Although the invention is illustrated and described herein as embodied in a rotatable advance or forward gripper drum, it is nevertheless not intended to be limited to the details shown, since various modifications and structural changes may be made therein without departing from the spirit of the invention and within the scope and range of equivalents of the claims.

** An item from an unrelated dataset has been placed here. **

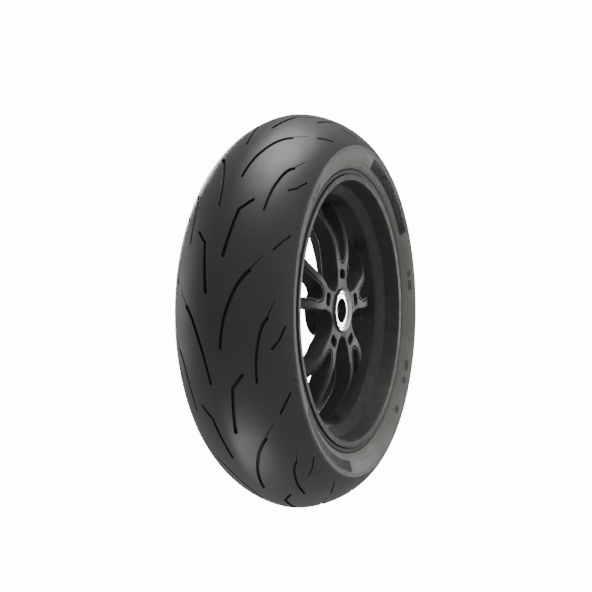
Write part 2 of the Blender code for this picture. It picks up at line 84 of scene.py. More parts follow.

The construction and method of operation of the invention, however, together with additional objects and advantages thereof will be best understood from the following description of specific embodiments when read in connection with the accompanying drawings, in which:
FIG. 1 is a diagrammatic end view of one embodiment of an advance or forward gripper drum constructed in accordance with the invention and having a linkage-mechanism drive operable through epicyclic or planetary gearing in a phase thereof just before sheet take-up from a feed table;
FIG. 2 is another view similar to that of FIG. 1 showing the device in a different phase of the operation thereof just after sheet take-up;
FIG. 3 is a view similar to that of FIG. 1 of another embodiment of the advance or forward gripper drum in a phase thereof just before sheet take-up from the feed table;
FIGS. 4 and 5 are plot diagrams of the relative pivot angle of the gripper bridge and the speed of the gripper support, respectively, as functions of the rotary angle of the printing press i.e. of the main drive shaft thereof;
FIG. 6 is another view similar to those of FIG. 1 and FIG. 3, with the linkage mechanisms of both of the latter embodiments omitted, and showing the relative positions of the gripper bridge during a revolution of the auxiliary gripper drum at intervals of 10° of the rotary angle of the printing machine;
FIG. 7 is a fragmentary diagrammatic view of the end face of the advance or forward gripper drum similar to the view of FIG. 6 wherein the control members effecting gripper closure are shown in solid lines approximately 50° before take-up and in broken lines actually at take-up of the sheet;
FIG. 8 is a view similar to that of FIG. 7 but showing the control members in a different phase of the operation thereof, namely at the instant wherein they effect gripper opening as the sheet is transferred to the impression cylinder;
FIG. 9 is another view similar to that of FIG. 7 illustrating a modification for bracing the gripper bridge against the printing machine frame during the sheet take-up operation; and
FIG. 10 is a plot diagram of the varying distance between the bracing surface of the gripper bridge and a respective stay or bracing bolt fixed to the machine as a function of the rotary angle of the machine i.e. of the main drive shaft thereof.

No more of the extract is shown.